If life were fair, Jack Jablonski would be playing hockey for a Division I program right now. If bad things didn’t happen to good people, Jablonski would still be flying around hockey rinks, scoring goals and celebrating with his teammates.
That’s the thing, though. Sometimes, your story is altered for some unknown reason, and how you write the rest is up to you.
For Leslie, not a day goes by that she wishes this had never happened to her son.
“You always wonder what life would be like otherwise,” she said.
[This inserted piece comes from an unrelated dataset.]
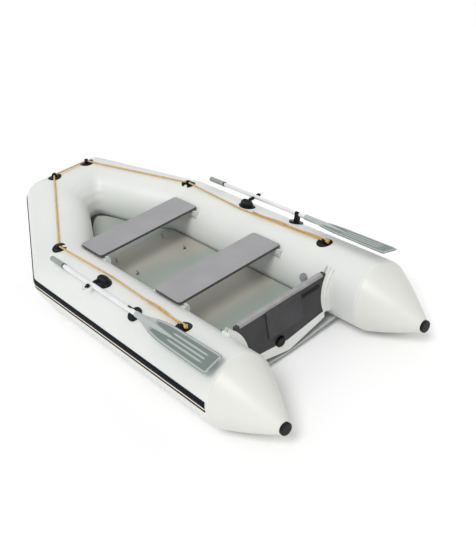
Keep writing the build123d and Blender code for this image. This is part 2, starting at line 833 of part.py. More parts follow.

But Jablonski has embraced what life has given him, and he’s not just putting on an act. He is honest about the journey he has taken and willing to discuss his traumatic injury to the point where he’s made jokes about it, according to Amy MacRae, a close friend.
“He’s very straightforward,” said MacRae, a sophomore majoring in journalism. “He knows his situation, and he doesn’t try to sugarcoat it.”
MacRae thinks Jablonski’s openness is one of his best attributes, allowing others in similar situations to look to connect with him and gain inspiration from him.
“He knows it’s horrible, but his life is still going to go on,” MacRae said. “His life’s not over. He’s still alive.”
Oh, he’s alive alright — more than just alive — and anyone who spends enough time with him can see the evidence. You see it in his determination, in his everglowing positivity that began from day one of the injury and is still emanating, bright as ever. You see it in his desire to remain invested in the game of hockey, in his foundation where he is using the fame and media attention to help not just himself, but also everyone affected by spinal cord injury. And you see it during his thrice-a-week rehab sessions, in the effort he puts in just to stand up and move his arms.
His arms have gotten stronger, his trainers say. And every time Leslie sees him, he looks “stronger and stronger.” Jablonski doesn’t doubt that he will walk again, but he knows the chances are slim. And yet, here he is, still fighting, still living, still dreaming. The blindside hit in a holiday tournament hockey game may have taken away Jablonski’s mobility, but it’s brought out the best in him.
“If there’s a good side to a tragedy,” Leslie said, “we’ve seen it.”